## Set problem
Copy out, exactly and without additions, the lines from the one that contains "Recreate this object" to the one that contains "elastic_t = 1.2; // [0.8:0.1:1.4]", both ends included.
** Start Data shown **
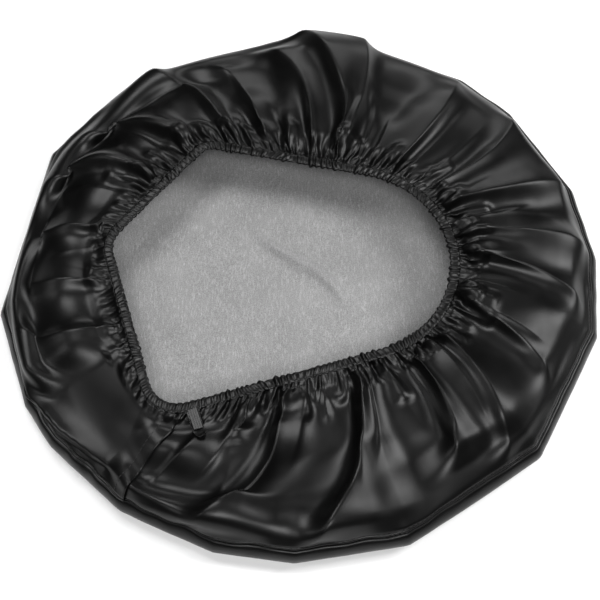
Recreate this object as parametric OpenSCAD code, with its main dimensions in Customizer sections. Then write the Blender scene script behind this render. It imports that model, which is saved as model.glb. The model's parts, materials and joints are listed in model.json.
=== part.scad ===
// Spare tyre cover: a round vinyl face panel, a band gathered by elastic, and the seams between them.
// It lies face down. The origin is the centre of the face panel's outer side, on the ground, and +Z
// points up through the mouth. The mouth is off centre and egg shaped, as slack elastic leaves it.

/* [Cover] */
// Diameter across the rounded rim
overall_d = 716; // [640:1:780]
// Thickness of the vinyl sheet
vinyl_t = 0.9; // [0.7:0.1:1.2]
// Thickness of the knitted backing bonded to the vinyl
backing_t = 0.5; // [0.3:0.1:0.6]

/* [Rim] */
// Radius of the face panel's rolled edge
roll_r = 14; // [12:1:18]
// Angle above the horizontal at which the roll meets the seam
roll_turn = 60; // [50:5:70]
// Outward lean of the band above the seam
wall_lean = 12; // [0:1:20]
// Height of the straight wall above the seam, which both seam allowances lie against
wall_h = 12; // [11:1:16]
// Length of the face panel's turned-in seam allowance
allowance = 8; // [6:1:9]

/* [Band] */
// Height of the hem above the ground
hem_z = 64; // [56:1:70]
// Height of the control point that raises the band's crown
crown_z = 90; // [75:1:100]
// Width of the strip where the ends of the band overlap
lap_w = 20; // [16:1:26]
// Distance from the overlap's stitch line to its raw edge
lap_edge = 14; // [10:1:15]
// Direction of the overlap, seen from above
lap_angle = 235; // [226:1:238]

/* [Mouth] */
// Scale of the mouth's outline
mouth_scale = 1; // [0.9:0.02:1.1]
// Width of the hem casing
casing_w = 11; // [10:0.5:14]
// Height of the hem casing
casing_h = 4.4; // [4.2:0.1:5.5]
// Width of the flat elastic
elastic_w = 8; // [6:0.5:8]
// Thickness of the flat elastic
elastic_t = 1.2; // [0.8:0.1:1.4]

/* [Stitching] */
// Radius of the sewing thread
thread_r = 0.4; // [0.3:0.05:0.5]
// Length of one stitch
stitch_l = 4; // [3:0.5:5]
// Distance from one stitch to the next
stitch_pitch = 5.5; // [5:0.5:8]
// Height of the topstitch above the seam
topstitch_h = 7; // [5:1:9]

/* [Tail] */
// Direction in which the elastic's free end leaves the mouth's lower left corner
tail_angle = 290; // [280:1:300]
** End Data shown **
** Start Data shown **
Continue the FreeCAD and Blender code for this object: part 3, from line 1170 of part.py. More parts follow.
** End Data shown **
** Start Data shown **
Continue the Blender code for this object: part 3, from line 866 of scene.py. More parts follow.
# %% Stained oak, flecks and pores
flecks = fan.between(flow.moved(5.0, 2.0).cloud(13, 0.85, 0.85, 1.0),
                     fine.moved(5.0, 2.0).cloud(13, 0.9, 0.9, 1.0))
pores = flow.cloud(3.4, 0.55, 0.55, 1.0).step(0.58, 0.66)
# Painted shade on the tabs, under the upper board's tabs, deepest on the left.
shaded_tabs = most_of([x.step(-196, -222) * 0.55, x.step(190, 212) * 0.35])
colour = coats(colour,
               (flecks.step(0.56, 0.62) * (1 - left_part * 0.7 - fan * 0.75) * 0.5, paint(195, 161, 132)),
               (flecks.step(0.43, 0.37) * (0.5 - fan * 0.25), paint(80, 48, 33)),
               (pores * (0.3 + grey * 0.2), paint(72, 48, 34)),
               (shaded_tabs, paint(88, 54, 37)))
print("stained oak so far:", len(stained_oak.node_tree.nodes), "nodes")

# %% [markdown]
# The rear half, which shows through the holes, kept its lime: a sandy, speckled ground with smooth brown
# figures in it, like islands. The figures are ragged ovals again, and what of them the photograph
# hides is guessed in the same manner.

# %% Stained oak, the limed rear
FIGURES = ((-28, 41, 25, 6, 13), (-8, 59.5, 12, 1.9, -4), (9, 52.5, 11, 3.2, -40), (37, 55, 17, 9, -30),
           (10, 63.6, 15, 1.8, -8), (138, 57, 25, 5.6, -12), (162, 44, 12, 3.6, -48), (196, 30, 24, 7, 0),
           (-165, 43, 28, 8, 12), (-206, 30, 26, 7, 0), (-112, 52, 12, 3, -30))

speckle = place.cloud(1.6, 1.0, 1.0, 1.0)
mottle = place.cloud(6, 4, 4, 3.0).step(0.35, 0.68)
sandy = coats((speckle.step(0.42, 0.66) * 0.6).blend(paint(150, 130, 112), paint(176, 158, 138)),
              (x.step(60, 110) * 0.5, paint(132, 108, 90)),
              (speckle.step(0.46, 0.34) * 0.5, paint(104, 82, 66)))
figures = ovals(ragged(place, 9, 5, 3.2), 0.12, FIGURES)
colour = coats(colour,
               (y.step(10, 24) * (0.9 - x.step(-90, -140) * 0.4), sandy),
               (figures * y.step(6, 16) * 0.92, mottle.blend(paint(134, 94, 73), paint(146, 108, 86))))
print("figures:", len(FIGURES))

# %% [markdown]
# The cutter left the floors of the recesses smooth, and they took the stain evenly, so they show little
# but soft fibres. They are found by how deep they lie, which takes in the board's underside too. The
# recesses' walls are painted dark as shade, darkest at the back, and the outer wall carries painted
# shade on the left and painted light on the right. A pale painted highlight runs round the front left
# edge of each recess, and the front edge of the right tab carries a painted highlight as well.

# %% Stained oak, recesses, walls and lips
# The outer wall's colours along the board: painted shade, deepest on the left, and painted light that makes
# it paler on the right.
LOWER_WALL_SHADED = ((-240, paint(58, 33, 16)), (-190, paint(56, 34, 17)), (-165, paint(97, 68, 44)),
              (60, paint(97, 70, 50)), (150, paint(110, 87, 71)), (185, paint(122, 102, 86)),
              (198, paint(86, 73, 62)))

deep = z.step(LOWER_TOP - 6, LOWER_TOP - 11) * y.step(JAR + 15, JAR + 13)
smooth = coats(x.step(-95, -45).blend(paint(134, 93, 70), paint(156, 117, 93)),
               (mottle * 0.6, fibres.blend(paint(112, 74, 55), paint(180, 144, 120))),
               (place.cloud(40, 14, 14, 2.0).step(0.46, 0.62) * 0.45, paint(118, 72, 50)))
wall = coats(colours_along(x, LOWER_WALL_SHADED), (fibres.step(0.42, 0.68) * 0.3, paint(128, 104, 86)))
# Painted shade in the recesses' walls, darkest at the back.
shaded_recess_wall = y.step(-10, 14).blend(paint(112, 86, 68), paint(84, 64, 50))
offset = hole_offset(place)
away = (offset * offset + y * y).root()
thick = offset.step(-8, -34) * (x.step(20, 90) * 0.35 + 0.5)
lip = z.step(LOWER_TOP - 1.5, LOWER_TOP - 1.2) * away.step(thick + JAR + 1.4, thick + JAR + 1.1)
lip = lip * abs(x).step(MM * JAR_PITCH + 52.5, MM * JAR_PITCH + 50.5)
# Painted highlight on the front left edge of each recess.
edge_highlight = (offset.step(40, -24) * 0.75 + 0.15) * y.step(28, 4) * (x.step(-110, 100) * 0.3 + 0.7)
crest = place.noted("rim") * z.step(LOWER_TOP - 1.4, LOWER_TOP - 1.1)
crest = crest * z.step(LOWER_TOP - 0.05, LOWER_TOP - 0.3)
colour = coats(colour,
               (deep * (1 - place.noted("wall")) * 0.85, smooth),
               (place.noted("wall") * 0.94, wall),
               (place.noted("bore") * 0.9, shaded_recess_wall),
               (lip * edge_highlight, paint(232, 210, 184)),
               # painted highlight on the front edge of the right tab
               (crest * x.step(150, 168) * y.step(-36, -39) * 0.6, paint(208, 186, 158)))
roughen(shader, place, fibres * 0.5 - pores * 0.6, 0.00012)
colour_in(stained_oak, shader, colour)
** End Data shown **
## Full output
Recreate this object as parametric OpenSCAD code, with its main dimensions in Customizer sections. Then write the Blender scene script behind this render. It imports that model, which is saved as model.glb. The model's parts, materials and joints are listed in model.json.
=== part.scad ===
// Spare tyre cover: a round vinyl face panel, a band gathered by elastic, and the seams between them.
// It lies face down. The origin is the centre of the face panel's outer side, on the ground, and +Z
// points up through the mouth. The mouth is off centre and egg shaped, as slack elastic leaves it.

/* [Cover] */
// Diameter across the rounded rim
overall_d = 716; // [640:1:780]
// Thickness of the vinyl sheet
vinyl_t = 0.9; // [0.7:0.1:1.2]
// Thickness of the knitted backing bonded to the vinyl
backing_t = 0.5; // [0.3:0.1:0.6]

/* [Rim] */
// Radius of the face panel's rolled edge
roll_r = 14; // [12:1:18]
// Angle above the horizontal at which the roll meets the seam
roll_turn = 60; // [50:5:70]
// Outward lean of the band above the seam
wall_lean = 12; // [0:1:20]
// Height of the straight wall above the seam, which both seam allowances lie against
wall_h = 12; // [11:1:16]
// Length of the face panel's turned-in seam allowance
allowance = 8; // [6:1:9]

/* [Band] */
// Height of the hem above the ground
hem_z = 64; // [56:1:70]
// Height of the control point that raises the band's crown
crown_z = 90; // [75:1:100]
// Width of the strip where the ends of the band overlap
lap_w = 20; // [16:1:26]
// Distance from the overlap's stitch line to its raw edge
lap_edge = 14; // [10:1:15]
// Direction of the overlap, seen from above
lap_angle = 235; // [226:1:238]

/* [Mouth] */
// Scale of the mouth's outline
mouth_scale = 1; // [0.9:0.02:1.1]
// Width of the hem casing
casing_w = 11; // [10:0.5:14]
// Height of the hem casing
casing_h = 4.4; // [4.2:0.1:5.5]
// Width of the flat elastic
elastic_w = 8; // [6:0.5:8]
// Thickness of the flat elastic
elastic_t = 1.2; // [0.8:0.1:1.4]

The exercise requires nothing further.